Image Source : Google |
Saat ini aku
ingin sekali kembal pulang, apakah aku harus melalui jalan yang sama ketika
aku pergi? Atau justru berhati hati melewati jalan lain namun dengan resiko
kamu tinggal pergi? Kembali pulangpun, apakah masih ada hati yang sama disana
untukku kembali? Atau justru aku pulang hanya untuk menyaksikan suatu hal yang
lapang? Bahwa hati yang pernah saling mengharapkan kini hilang. Yang tersisa
mungkin lubang, bahwa dulu di sana ada hati yang mengharapkan seseorang pulang.
Sudah berberapa
tahun sekarang? Entahlah, karena aku tak pernah menghitungnya. Langit juga
tidak bisa menunjukkannya sudah berapa lama aku pergi. Namun yang aku tahu,
langit terkadang labil. Kadang cerah, kadang mendung. Atau aku yang membuatnya
terlihat cerah dan mendung, lebih tepatnya karena batinku? Percayalah, aku
pergi bukan karena aku tidak peduli. Aku justru akan tetap tinggal jika aku
tidak peduli kepada dirimu. Hanya saja, kau tidak memaknai kepergianku seperti
makna yang aku pahami. Pasti kau berfikir “ Bagaiaman
bisa kau peduli jika kau pergi? ” Haruskah aku menjelaskannya? Kau emosi dank
au tak akan peduli. Aku yakin
Kau tahu, saat
aku pergi, dari tempatku di sini aku tak henti-hentinya menatap senja. Kau tahu?
Sungguh indah jika dilihat dari tempatku berada. Aku tak akan menyebutkan
dimana tempatnya karena aku yakin kau tak peduli. Tapi ketika aku melihat bahwa
senja sudah sampai batasnya, disana aku mulai merasa kehilangan. Apa itu yang
kau rasakan? Sebenarna siapa disini yang kehilangan? Aku? Atau dirimu? Jika
dirimu yang merasa kehilangan, apa kau merasa sakit layaknya yang aku rasakan
ketika aku pergi meninggalkanmu? Yah ketika senja sudah sampai batasnya, disana
aku melihat bayangmu. Selalu. Aku tidak mengada ada, saat itu kau begitu indah
dalam baying. Tapi kau tahu? Saat itu juga aku sadar bahwa baying dirimu akan
menghilang begitu senja menghilang. Sialnya, kau hanya menyisakan bayang. Terkenang
saat bayangmu menghilang bersama senja. Lalu aku akan terdiam.
Kini ketika kembali
dan aku melangkahkan kaki terakhirku di ujung jalan untuk menemuimu, senyumku
hilang begitu saja ketika melihat dirimu. Bukan karena kau layu ataupun mati
begitu saja ketika aku pergi, tapi karena sekarang kau tidak sendirian. Ada yang
menemanimu di sana, dihari ini ketika semuanya serba tidak pasti. Pasti menyenangkan
bagi dirimu yang pernah menjadi favoritku, karena sekarang kau tidak sendirian. Namun sayang
kamu tidak tahu, siapa kini yang menemanimu.
Apa kau begitu
cepat menyesali karena aku pergi walau kupastikan kau bahwa aku akan kembali? Apakah
janji tidak begitu berarti ketika aku bisa bertahan dari wanita yang berani
mendekati meski aku sudah susah menolak karena sudah ada yang aku miliki. Dan kini?
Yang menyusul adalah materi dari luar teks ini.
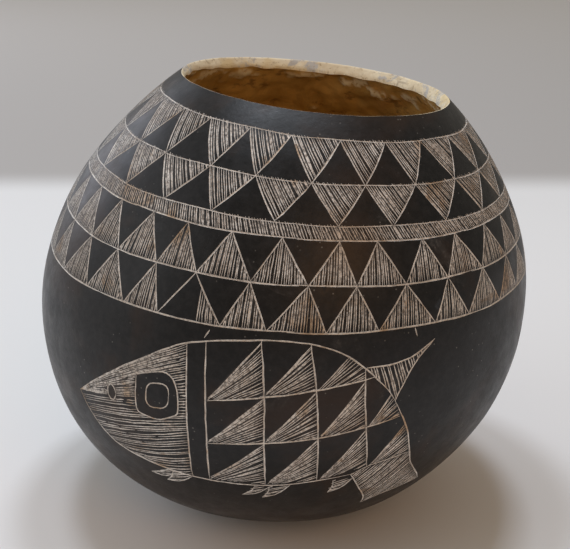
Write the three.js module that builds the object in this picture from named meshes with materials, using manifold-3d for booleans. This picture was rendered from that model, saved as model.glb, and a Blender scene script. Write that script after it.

Ketika aku kembali, aku sudah ada yang menemani? Sudahlah, temani saja dia yang
selama ini menemani dirimu yang sepi karena aku tinggal pergi. Jika aku masih
kuat, aku akan menunggu disini bersama kotak cicin yang aku kantongi. Dan biarkan
saja senja kembali menawan rindu ini.